Naturalmente, laddove non si scelga la neutralità, lo zoccolo duro del dissenso e dell'opinione contraria non può che esserci sempre, come in ogni circostanza nella quale ci si esponga pubblicamente. Proprio come i canali si sono differenziati e segmentati, tuttavia, anche le audience sono cambiate, suddivise in cluster più complessi da comprendere, e la cui gestione sembra indicare un'inevitabile direzione di focalizzazione e scelta per intessere relazioni rilevanti.

Come sottolinea Capeci, "Oggi l'azienda è un soggetto sociale a tutti gli effetti, ed è impossibile prescindere da questo. La decisione sul prendere o meno posizione di un certo tipo non deve dipendere dalla ricerca, magari temporanea, del consenso del consumatore, ma dalla coerenza di quel posizionamento rispetto a tutte le altre azioni aziendali e relative promesse, che poi si deve essere disposti a mantenere.
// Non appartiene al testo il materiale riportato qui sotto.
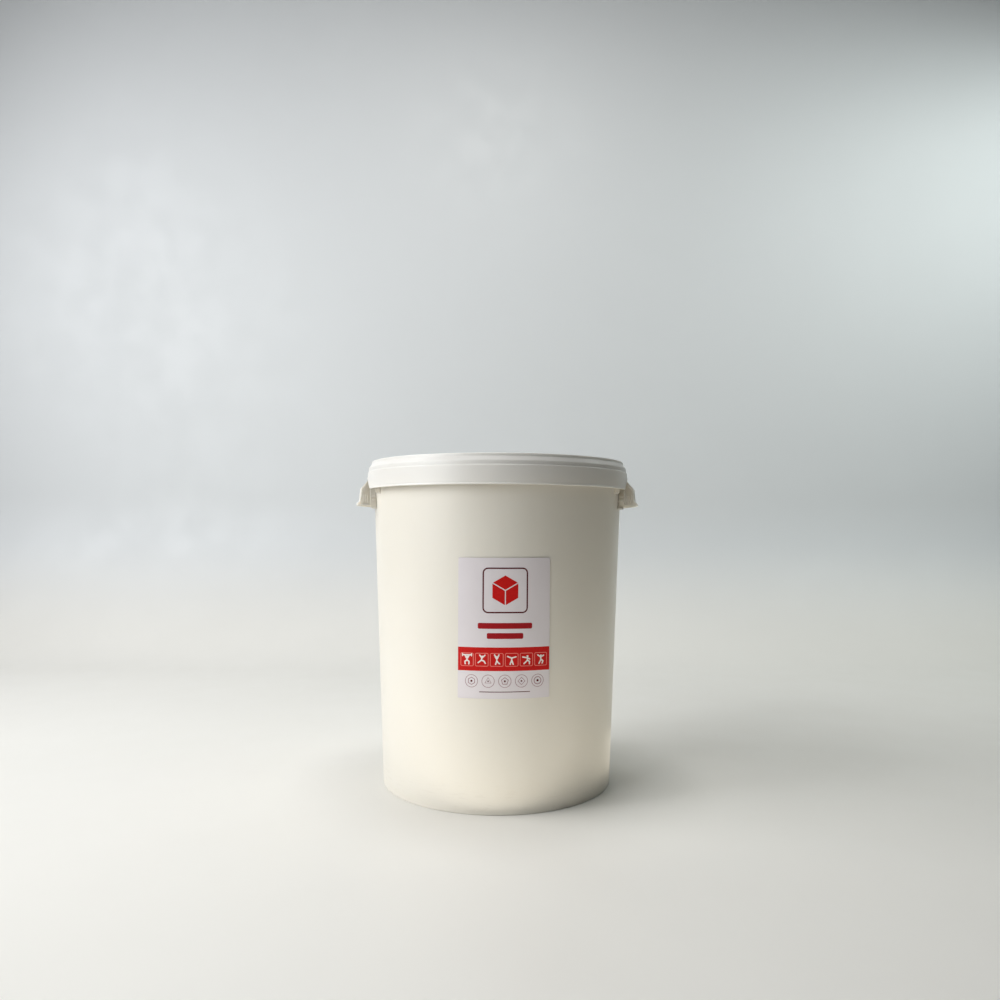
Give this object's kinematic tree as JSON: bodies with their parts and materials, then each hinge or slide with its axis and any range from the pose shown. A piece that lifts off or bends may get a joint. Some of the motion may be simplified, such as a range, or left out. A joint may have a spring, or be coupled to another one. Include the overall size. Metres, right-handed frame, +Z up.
{
  "type": "tub of broken gymnastics chalk",
  "caption": "Round tapered plastic tub with a press-on lid, moulded hand grips and a front label, filled with broken gymnastics chalk.",
  "frame": {"origin": "centre of the foot ring, on the surface that the tub stands on", "axes": "+Z up along the tub's axis; the label faces -Y; the hand grips are at +X (right) and -X (left)"},
  "size_m": [0.3574, 0.3316, 0.3968],
  "materials": {
    "tub_plastic": "smooth moulded polypropylene, warm white, slightly translucent",
    "lid_plastic": "smooth moulded polypropylene, white",
    "label_paper": "coated white label paper, printed in red",
    "chalk": "dry, dusty, matt white magnesium carbonate"
  },
  "bodies": {
    "tub": {"tub": "tub_plastic", "hand_grip_left": "tub_plastic", "hand_grip_right": "tub_plastic", "label": "label_paper", "crushed_chalk": "chalk", "block_fragment_01": "chalk", "block_fragment_02": "chalk", "block_fragment_03": "chalk", "block_fragment_04": "chalk", "block_fragment_05": "chalk", "block_fragment_06": "chalk", "chalk_chunk_01": "chalk", "chalk_chunk_02": "chalk", "chalk_chunk_03": "chalk", "chalk_chunk_04": "chalk", "chalk_chunk_05": "chalk", "chalk_chunk_06": "chalk", "chalk_chunk_07": "chalk", "chalk_chunk_08": "chalk", "chalk_chunk_09": "chalk", "chalk_chunk_10": "chalk", "chalk_chunk_11": "chalk", "chalk_chunk_12": "chalk", "chalk_chunk_13": "chalk", "chalk_chunk_14": "chalk", "chalk_chunk_15": "chalk", "chalk_chunk_16": "chalk", "chalk_chunk_17": "chalk", "chalk_chunk_18": "chalk", "chalk_chunk_19": "chalk", "chalk_chunk_20": "chalk", "chalk_chunk_21": "chalk", "chalk_chunk_22": "chalk", "chalk_chunk_23": "chalk", "chalk_chunk_24": "chalk", "chalk_chunk_25": "chalk", "chalk_chunk_26": "chalk", "chalk_chunk_27": "chalk", "chalk_chunk_28": "chalk", "chalk_chunk_29": "chalk", "chalk_chunk_30": "chalk", "chalk_chunk_31": "chalk", "chalk_chunk_32": "chalk", "chalk_chunk_33": "chalk", "chalk_chunk_34": "chalk", "chalk_chunk_35": "chalk", "chalk_chunk_36": "chalk"},
    "lid": {"lid": "lid_plastic"}
  },
  "joints": [
    {"name": "lid_lift", "type": "slide", "parent": "tub", "child": "lid", "axis": [0, 0, 1], "range_m": [0, 0.25]}
  ]
}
Chiuderò quindi i negozi in tutti i Paesi dove ci sono determinate condizioni di mancato rispetto dei diritti umani? Si tratta solo di un esempio, ma il punto è non agire sull'onda dell'emotività, bensì di scelte ragionate".

Oltre a comprendere i propri utenti/consumatori in modo più profondo, quindi, le aziende sono chiamate a gestire la loro identità a livello più ampio, non solo di comunicazione e linguaggi, ma anche di modello di business e visione sul lungo termine. Altrimenti gli stessi che oggi ci elogiano per la buona azione quotidiana domani ci additeranno per manifesta ipocrisia o incoerenza. La ricerca del consenso, magari dei facili click, è una bussola ben diversa dal purpose, ma ha il vantaggio di dare frutti sostenibili, nel vero senso di duraturi. È la nota favola del costruire una casetta di mattoni, solida e resistente ai lupi cattivi così come alle avversità contestuali, anziché una casetta di paglia, pure confortevole, ma che al primo soffio vola via.